López Obrador y su sucesora terminaron por imponer una Constitución muriente, sin leyes que valgan, con un Poder Judicial sometido a su mayoría clientelar, sin garantía ya de procesos electorales equitativos y limpios, sin transparencia ni derecho a la información, con el Ejército omnipresente, sin contrapesos, precisamente una Constitución que deja inermes a los ciudadanos, sin nada que “detenga al poder y evite su abuso”.
Este año recogimos los peores frutos del analfabetismo político y la indiferencia. Ganó la traición, el fraude, la corrupción, la mediocridad, el nepotismo, la estulticia y la asociación del crimen organizado con funcionarios públicos de todos los niveles. Contra todas estas desgracias la sociedad mexicana tendrá que luchar muy fuerte en los próximos años.
Por lo demás, la infame debacle en materia de salud, educación y seguridad siguió su marcha en 2024. Los hospitales públicos, sin equipos ni medicamentos, nos recuerdan a diario la grotesca broma de quien los comparó con los de Dinamarca. Las escuelas de la SEP, con el peor nivel académico (que al gobierno no le interesa medir), forma niños y jóvenes –todos aprobados y becados– como sumisas clientelas políticas. Y a pesar de la buena letra que el gobierno presume de última hora para demostrar a Trump que no es cómplice del narco, el país sigue anegado en sangre y atrapado en la extorsión y la corrupción.

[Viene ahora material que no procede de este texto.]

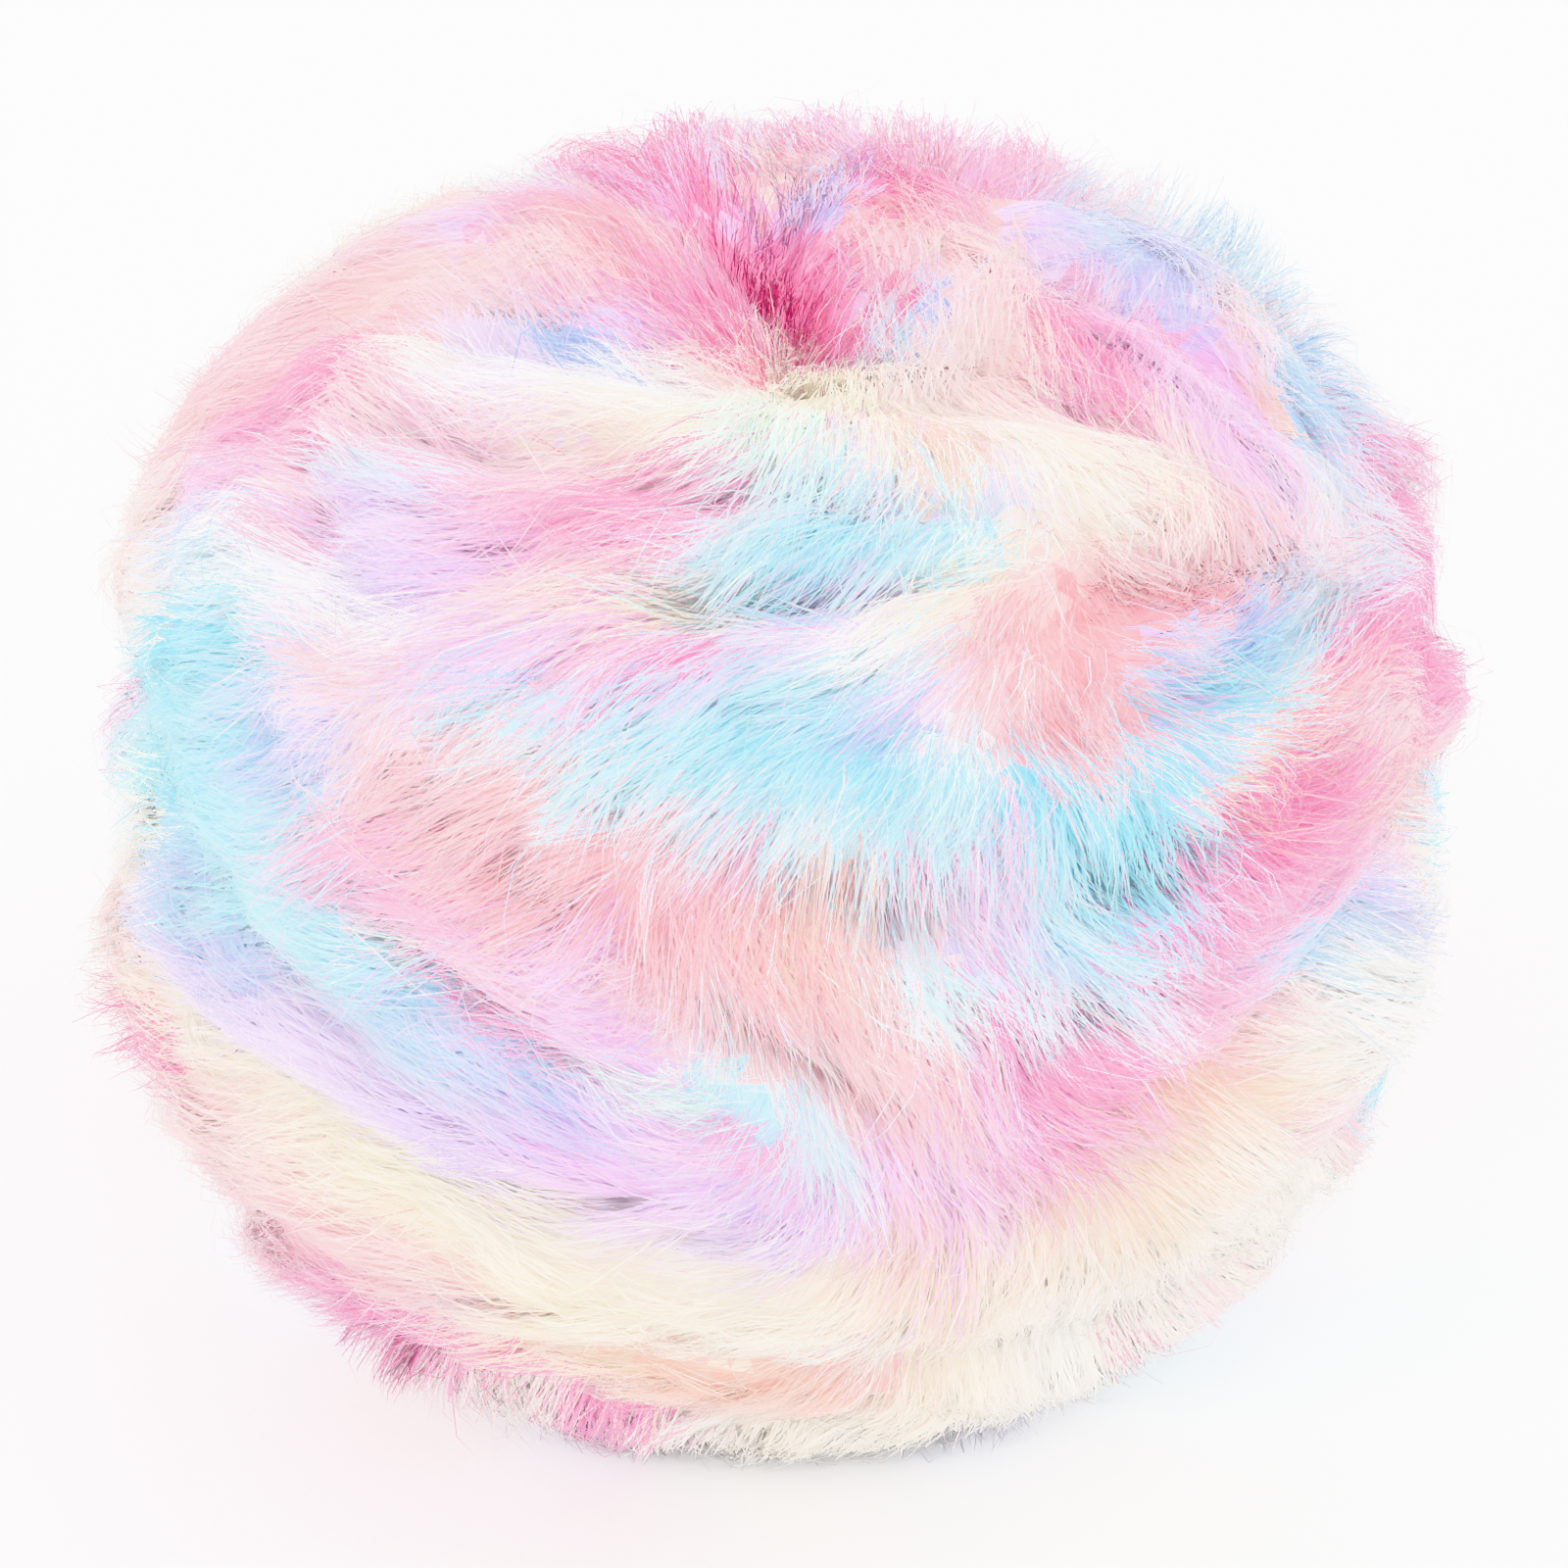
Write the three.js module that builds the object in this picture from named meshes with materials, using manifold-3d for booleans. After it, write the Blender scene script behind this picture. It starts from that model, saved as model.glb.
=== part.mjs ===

Lamento, pues, no ser optimista. No puedo serlo frente a un gobierno que ha deformado el orden constitucional y que admira dictaduras como la cubana o la venezolana que han privado del pan y la libertad a sus pueblos. Admirarlas es una aberración, pero también una amenaza que está más que nunca presente.
Finalmente, aunque parezca críptica, no tengo otra forma de decirlo: para el país el año ha sido tan espantoso que la mayoría de los mexicanos todavía no se da cuenta.